Hduoj1081!【DP】

/*To The Max
Time Limit: 2000/1000 MS (Java/Others)    Memory Limit: 65536/32768 K (Java/Others)
Total Submission(s): 8201    Accepted Submission(s): 3985


Problem Description
Given a two-dimensional array of positive and negative integers, a sub-rectangle is any contiguous sub-array of size 1 x 1 or greater located
 within the whole array. The sum of a rectangle is the sum of all the elements in that rectangle. In this problem the sub-rectangle with the largest 
 sum is referred to as the maximal sub-rectangle.

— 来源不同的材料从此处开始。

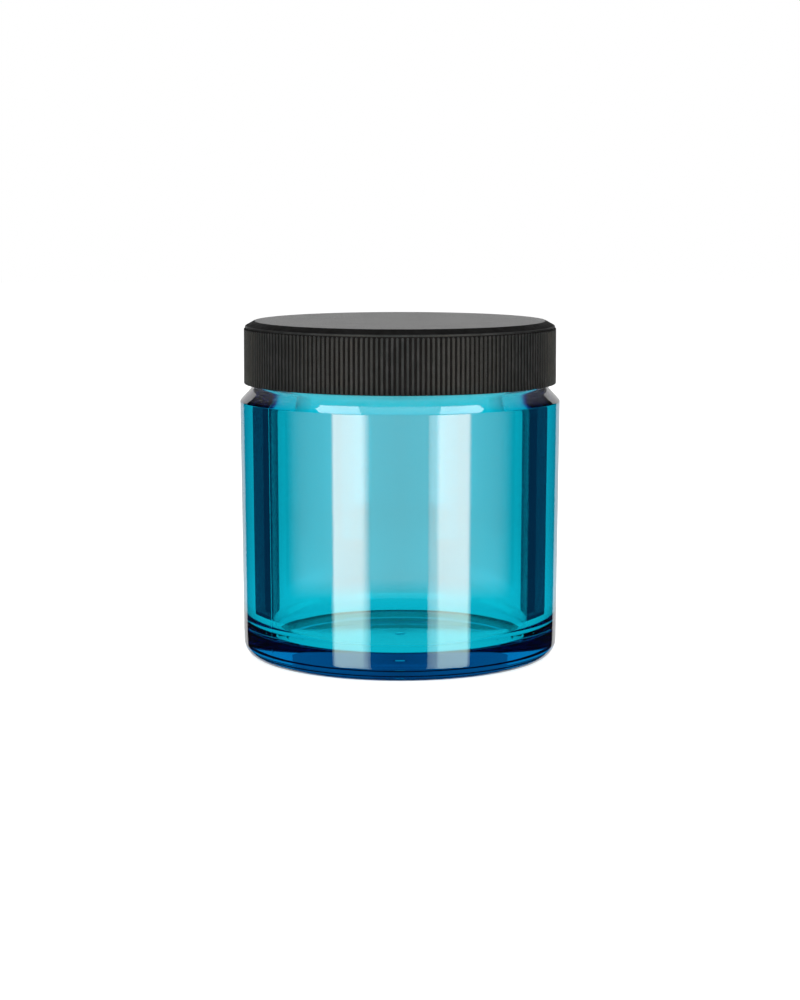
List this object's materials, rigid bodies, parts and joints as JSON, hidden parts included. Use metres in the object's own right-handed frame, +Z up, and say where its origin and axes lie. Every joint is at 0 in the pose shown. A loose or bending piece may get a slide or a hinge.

As an example, the maximal sub-rectangle of the array:

0 -2 -7 0
9 2 -6 2
-4 1 -4 1
-1 8 0 -2

is in the lower left corner:

9 2
-4 1
-1 8

and has a sum of 15.

Input
The input consists of an N x N array of integers. The input begins with a single positive integer N on a line by itself, indicating the size of
 the square two-dimensional array. This is followed by N 2 integers separated by whitespace (spaces and newlines). These are the N 2 integers of 
 the array, presented in row-major order. That is, all numbers in the first row, left to right, then all numbers in the second row, left to right, etc. N may be as large as 100. The numbers in the array will be in the range [-127,127].

Output
Output the sum of the maximal sub-rectangle.

Sample Input
4
0 -2 -7 0 9 2 -6 2
-4 1 -4 1 -1
8 0 -2
 
Sample Output
15
 
Source
Greater New York 2001 
*/ 
#include<stdio.h>
int a[110][110];
int   main()
{
	int n, i, j, stx1, stx2, k , max, sum;
	while(scanf("%d", &n) != EOF && n)
	{
		max = 0;
		for(i = 0; i < n; i++)
		for(j = 0; j < n; j++)
		scanf("%d", &a[i][j]);
		for( stx1 = 0; stx1 < n; stx1++)           // 起始列 
		for( stx2 = stx1; stx2 < n; stx2++)         // 终止列 
		{
			sum = 0;
			for(i = 0; i < n; i++)     // 行变量  
			{
				for(k = 0, j = stx1; j <= stx2; j++)//   求当前行的   stx1 ~ stx2 列的 和 
				k += a[i][j];
				sum += k;                       //     将当前行的和加入总和中 
				if( sum < 0)                      // 如果相加后小于0， 舍弃当前的 sum 
				sum = 0;
				if( sum > max)                    // 记录全过程中的最大值 
				max = sum;
			}
		}
		printf("%d\n", max);
	}
	return 0;
}

题意 ：很明显了。

思路：知道一个矩阵是由四条边组成的，那么我们先限定子矩阵的两条竖线，然后再用DP求出在这2两条竖线内所能获得的最大和，如此将竖线从左到右遍历一边，用DP求出每个子矩阵所能获得的最大和，再记录其中最大的那个即为答案。